What does BPM mean .. in reality?
Blog: The Process Executive
When I use the word PROCESS in a meeting or presentation; is everyone thinking the same thing? Even when I had just put a definition up on the wall only minutes earlier?
The answer to that question is probably: “No, of course everyone has interpreted it differently!”
This is an on-going challenge for anyone involved in organisational change, and a key source of resistance and conflict. I think BPM is the toughest type of organisational change as it crosses all areas of the business, introduces a new way to manage what we do and a new way of thinking.
Even on this website, I will use terminology in a different way to my peers, and it will cause comment and conflict! To help you out I have added a new page to the Executive Guide to BPM that provides a Glossary of BPM Terms in the way that I use them. The glossary will never be finished, I will continually add to it. I hope it helps.
What process terms are causing conflict?
One term that I have problems with is SERVICE, or BUSINESS SERVICES. What is a service? How does it relate to processes, work practices and IT systems?
A related question was asked on the BPM-Collaboration website, “What is the difference between a process and a service?”. This generated an interesting discussion (registration to the website is required to access).

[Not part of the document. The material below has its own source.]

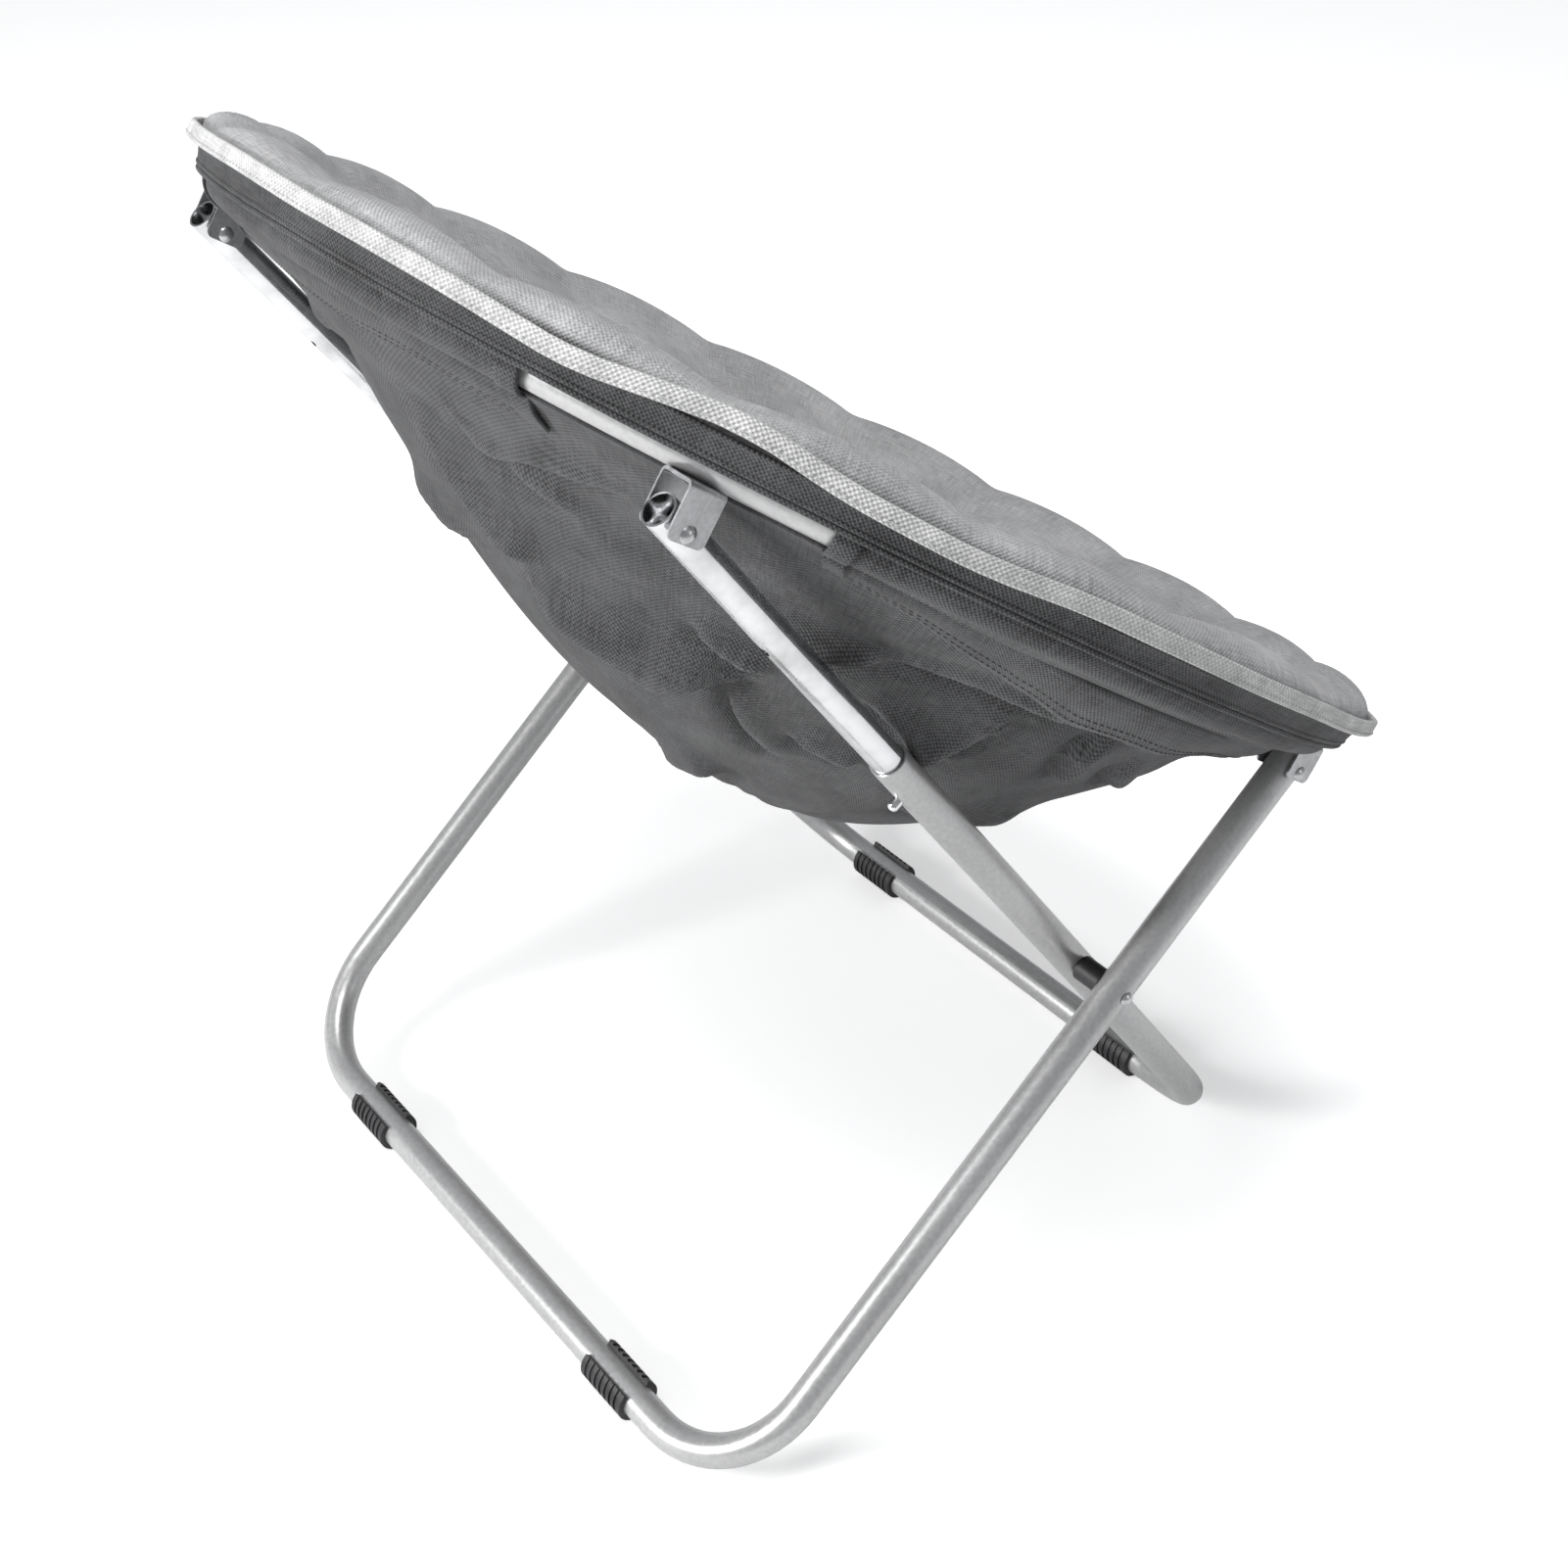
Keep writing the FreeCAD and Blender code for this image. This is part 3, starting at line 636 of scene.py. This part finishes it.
def bowlSurface(angle, level, out=0.0):
    # The cloth at any angle and level, or a little outside it. Its folds and its ripple die out
    # towards the rim and the deepest point.
    base = onBowl(angle, level)
    drop = np.clip((0.955 - level) / 0.05, 0, 1) * np.clip(level / 0.2, 0, 1)
    calm = np.clip((0.95 - level) / 0.1, 0, 1) * np.clip(level / 0.3, 0, 1)
    waist = np.exp(-((level - bowlSettings["waistLevel"]) / bowlSettings["waistWide"]) ** 2)
    shift = foldShift(angle, level, base) * drop
    shift = shift + wave(angle + 40 * level, 4, (7, 11, 17, 23), bowlSettings["ripple"]) * calm
    shift = shift - bowlSettings["waist"] * waist
    shift = np.maximum(shift, bowlSettings["deepest"]) + out
    inner = onBowl(angle, level - 0.002)
    beside = onBowl(angle + 0.4, level)
    normal = np.cross(beside - base, inner - base)
    normal /= np.linalg.norm(normal, axis=-1, keepdims=True)
    fromMiddle = base - np.array(bowlSettings["middle"])
    inward = (normal * fromMiddle).sum(axis=-1, keepdims=True) < 0
    return base + np.where(inward, -normal, normal) * shift[..., None]


def makeBowl():
    around = np.linspace(0, 360, bowlSettings["around"], endpoint=False)
    levels = [np.linspace(*bowlSettings[part]) for part in ("rimLevels", "lowerLevels")]
    angle, level = np.meshgrid(around, np.concatenate(levels), indexing="ij")
    piece = makeGrid("bowl_cloth", toWorld(bowlSurface(angle, level)), closedAlong=True, capEnd=True)
    thicken(piece, bowlSettings["thickness"], -1)
    dress(piece, "dark")
    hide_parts("seat_shell")
    flattenWithFold(piece)
    print("bowl cloth made")


makeBowl()

# cushion, in metres: its rim's points are (distance from the ring's axis, height)
cushionSettings = {
    "channels": 18,
    "perChannel": 12,
    "sectionPoints": 104,
    "roundness": 0.75,
    "outerLevels": (0.05, 0.2, 0.38, 0.56, 0.72, 0.84, 0.93),
    "outerInset": 0.0155,
    "rim": [(0.3400, -0.002), (0.3410, 0.010), (0.3500, 0.0142), (0.3740, 0.0142), (0.3845, 0.0180)],
    "insideLevels": (0.92, 0.84, 0.72, 0.58, 0.42, 0.26, 0.12, 0.04),
    "insideLift": 0.0296,
    "seamSink": 0.0050,
    "seamDraw": 0.35,  # the crown also draws inwards at a seam, by this share of its sink
    "puff": 0.010,
    "seamPuff": 0.2,  # rows with less puff than this are seams, and are held
    "outerHeld": 56,
    "poleHeld": 4,
}

# The crown's points: distance from the ring's axis, height, how much higher it is between two seams
# and its share of the seams' sink
cushionCrown = [
    (0.3838, 0.0255, 0.0, 0.3),
    (0.3750, 0.0320, 0.0006, 1),
    (0.3600, 0.0345, 0.0012, 1),
    (0.3470, 0.0318, 0.0012, 1),
    (0.3350, 0.0215, 0.0, 1),
]
fillingSettings = {
    "pressure": 4.0, "cap": 0.0035, "frames": 20, "quality": 4, "mass": 0.3,
    "tension": 18, "compression": 12, "shear": 8, "bending": 0.4,
}


def cushionSection(angle, puff):
    # Along the underside on the bowl, round the rim, over the crown and down the inside
    angle = np.array(angle)
    sink = cushionSettings["seamSink"] * (1 - puff)
    draw = cushionSettings["seamDraw"] * sink
    lift = cushionSettings["insideLift"] + cushionSettings["puff"] * (puff - 0.5)
    points = []
    for level in cushionSettings["outerLevels"]:
        points.append(onBowl(angle, np.array(level), cushionSettings["outerInset"]))
    for radius, height in cushionSettings["rim"]:
        points.append(aroundRing(angle, radius, height))
    for radius, height, rise, share in cushionCrown:
        points.append(aroundRing(angle, radius - draw, height + rise * puff - share * sink))
    for level in cushionSettings["insideLevels"]:
        inset = lift if level > 0.2 else cushionSettings["insideLift"]
        points.append(onBowl(angle, np.array(level), inset))
    return smoothLine(np.array(points), cushionSettings["sectionPoints"])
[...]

I see a business service as a discrete function that is provided to abstract over a sub-process or software solution, e.g. Create a New User. Multiple business processes can utilise the business service without any knowledge of how it is implemented, only that it will achieve the desired result. The functional manager of the service can then change the implementation without needing to change any of the referring processes.
If all of the functional requirements of a business process are met in this way then they become very easy to sustain; however there is a requirement for strong governance and change management to ensure each business services continues to deliver the agreed results.
One solution to the terminology problem is to adopt an organisational Process Taxonomy, describing the meaning of all of the terminology used. When this is linked into a Process Methodology that is trained and adopted across the business, then you will have a much better chance of achieving real common understanding. My glossary may be a good place to start!
Do you have any word based war stories to share? How would you achieve common understanding?